It may be paradoxical to suggest that the way to eliminate congestion is to remove highway capacity, but it’s also true. There was a time when I couldn’t wrap my head around this as, on the surface at least, it just doesn’t make sense. You have to dig a little deeper. See, here’s the thing… When you build a new road, you encourage new development. That new development causes that new road to fill up and back up and pretty soon you’re sitting in traffic again, just new traffic in a new place.
Most of us don’t think about this but if you spend as much time as I do on a bike, distance matters. Life becomes a series of tradeoffs. Should I pay slightly higher prices to shop closer to home if I can walk or bike to the store? The answer is almost always yes. In the end, I am ahead. So is society because I’m not polluting the air or wearing out roads on my bicycle.
That’s why I’m so excited about a new report from the Congress for New Urbanism called Freeways Without Futures. It’s a list of highways that should be removed. I realize that this is sacrilege to a large part of our society but it will lead to healthier and more vibrant neighborhoods.
I know this for two reasons. First, because it’s exactly what happened when San Francisco removed the Embarcadero Freeway after it was heavily damaged in the 1989 Loma Prieta earthquake and second, because I’m familiar with two of the freeways on the CNU list (Dallas and Denver) and some of the hard work that proponents of removal have done to advance visionary alternatives. Here’s the Denver plan.
This is being offered as an alternative to the Colorado Department of Transportation’s plan to double the size of I-70 and put it in a trench. I used to drive this stretch of I-70 from just north of downtown to my suburban home so I know it well. I never gave it much thought at the time, but in hindsight it’s very clear that it ripped existing neighborhoods apart. The video above offers a way to bring those neighborhoods back together while making the area attractive for cyclists and pedestrians. I support that.
The Dallas I-345 plan is somewhat smaller and actually has a better chance of becoming reality. Dallas city leaders deserve some credit for making Big D more bicycle friendly than I ever could have imagined a few years ago, so they’re likely to listen. They also have all the political cover they need thanks to the Texas Department of Transportation. Proponents of removal and replacement with a grade separated boulevard are well organized, intelligent and compelling. I’m optimistic that this may happen, though probably not as quickly as I would hope.
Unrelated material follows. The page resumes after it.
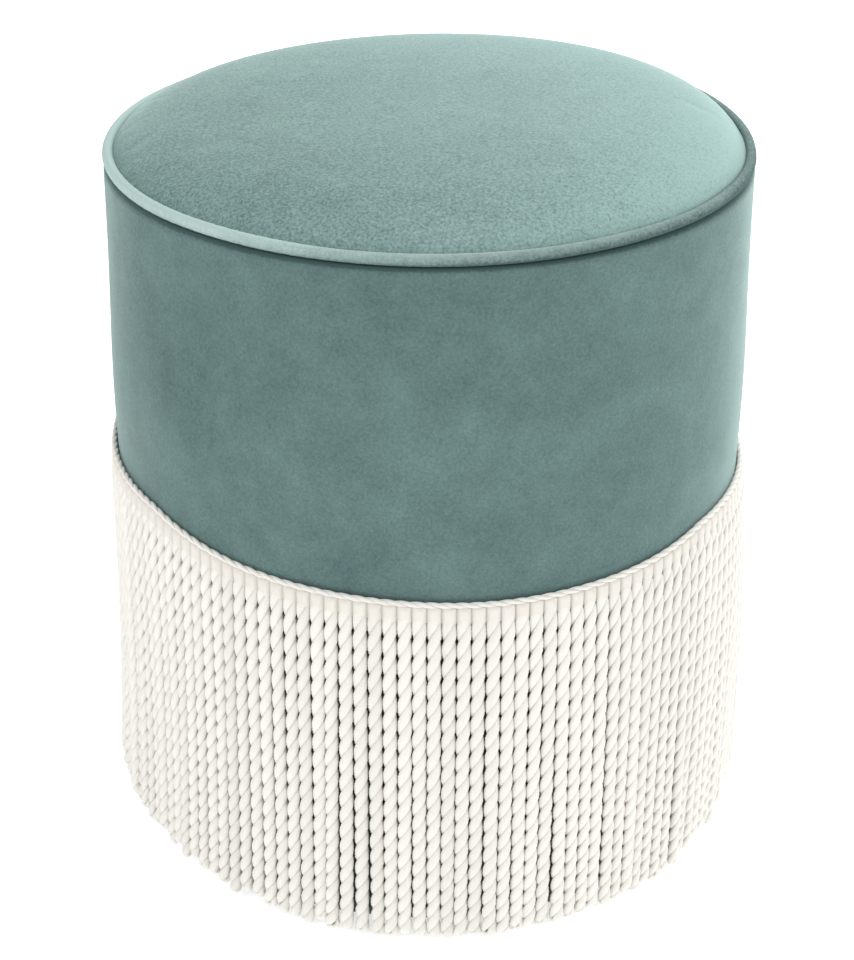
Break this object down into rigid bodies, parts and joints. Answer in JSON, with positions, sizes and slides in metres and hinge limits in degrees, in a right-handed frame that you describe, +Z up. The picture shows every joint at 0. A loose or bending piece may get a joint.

Regardless, I’m glad we’re finally having this conversation. What we’ve been doing for the past sixty years or so is not working. It’s not fixing our congestion problem and it has extracted a terrible price from our urban centers. The CNU report showcases the best options on the table for those of us who believe bicycles are a transportation solution. It has the potential to make our cities more bicycle friendly while eliminating congestion simultaneously. That’s a win-win any way you look at it.